Front-line organisations have laid bare the “nightmare” impact of Universal Credit at a meeting held in Kirkcaldy this week.
An upsurge in poverty, addiction, crime and prostitution have been ascribed to the flagship welfare policy, which was rolled out in Fife in December 2017.
The meeting at Templehall Community Centre on Tuesday was organised by Lesley Laird MP for Kirkcaldy and Cowdenbeath, as a follow-up to a similar event held to prepare for Universal Credit.
Attendees included representatives from Citizens Advice Rights Fife (CARF), Home-start Kirkcaldy, Link Living, Kirkcaldy YMCA, Fife People’s Assembly, Kirkcaldy Food Bank, Fife Voluntary Action and Fife Trades Union Council.
All reported a huge increase in demand on services from people going weeks without money due to being sanctioned or waiting for a first Universal Credit payment.
Joyce Leggate, chair of Kirkcaldy Food Bank, said: “We used to provide a service for people with acute need, now it is chronic support.
“We’ve got people coming every week for a year and we see the mental health of people deteriorating. Their heads are down, they’re beaten by the system.
“We are seeing more people get sanctions, more and more families in food crisis. Two thirds of recipients are children.”
According to Fife Economy Partnership’s latest published figures, 7422 people in Fife are registered as Universal Credit claimants seeking work.
The meeting reported people working in low-paid jobs and eligible for Universal Credit top-up were expected to evidence they were looking for more work – or face sanctions.
Zoe Nicholson, of Link Living said: “In the past, if you couldn’t make an appointment because you were working, you would phone your job advisor, explain and reschedule.
“Now it’s a 45-50 minute call on hold to a Universal Credit contact centre in Dundee just to tell them.
“People are just too exhausted by the system. People don’t have the fight in them; it’s just not worth it.”
Groups also reported that:
- Mental health issues/limited IT literacy/English not being a first language were “massive barriers” for people in terms of making and sustaining their first claim.
- People were running up rent arrears for the first time in their lives – on average £1200 each.
- An increase in referrals to the adult protection system/children’s reporter.
- Large families separating because they cannot afford to live.
- People being released from custody without help to claim Universal Credit and deliberately committing crime to go back to jail.

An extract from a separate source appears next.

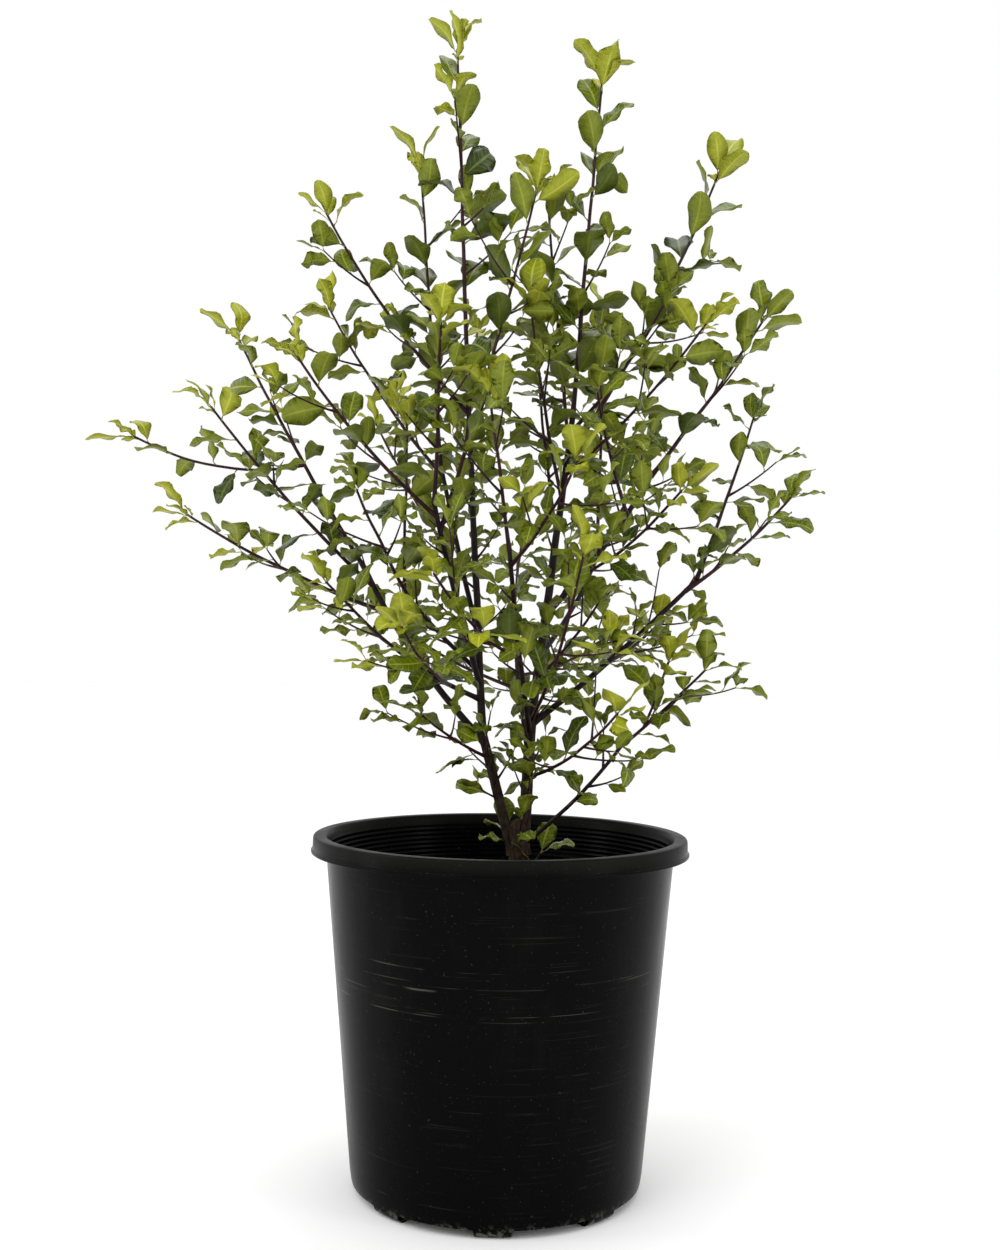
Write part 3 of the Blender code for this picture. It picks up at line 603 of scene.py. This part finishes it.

The meeting highlighted a ‘hand-in-hand’ rise in the black-market economy, addiction and prostitution in the Kirkcaldy area alongside Universal Credit.
Meanwhile, frontline services and charities were struggling to meet an upsurge in demand.
Liz Easton, manager Kirkcaldy YMCA said: “When you apply for funding all you hear is ‘how little [money] you can do this for?’
“It’s a race to the bottom.”
Richard Burnett, chief executive CARF added: “We are trying to teach people to budget but how can they do that when they don’t have enough money? It’s impossible.”
Speaking afterwards, Lesley Laird said: “I couldn’t be at the meeting because Brexit cancelled recess at Westminster this week, but this was too important an issue to reschedule.
“We all met prior to the roll-out of Universal Credit to prepare for an anticipated onslaught of Universal Credit problems and I wanted the group to meet again to share experiences of what’s happening on the ground now.
“The picture painted by front-line services makes for grim reading – a litany of despair which starkly illustrates how Universal Credit is actively harming claimants’ mental and physical health, consigning our children to a life of poverty, and, ultimately, damaging our communities.
“This is a deliberately punitive, penny-pinching system which serves only to humiliate people in genuine need – and the cost to our services, including the NHS, far outstrips any savings made by the DWP.
“The Tory government needs to call a halt to this madness now.”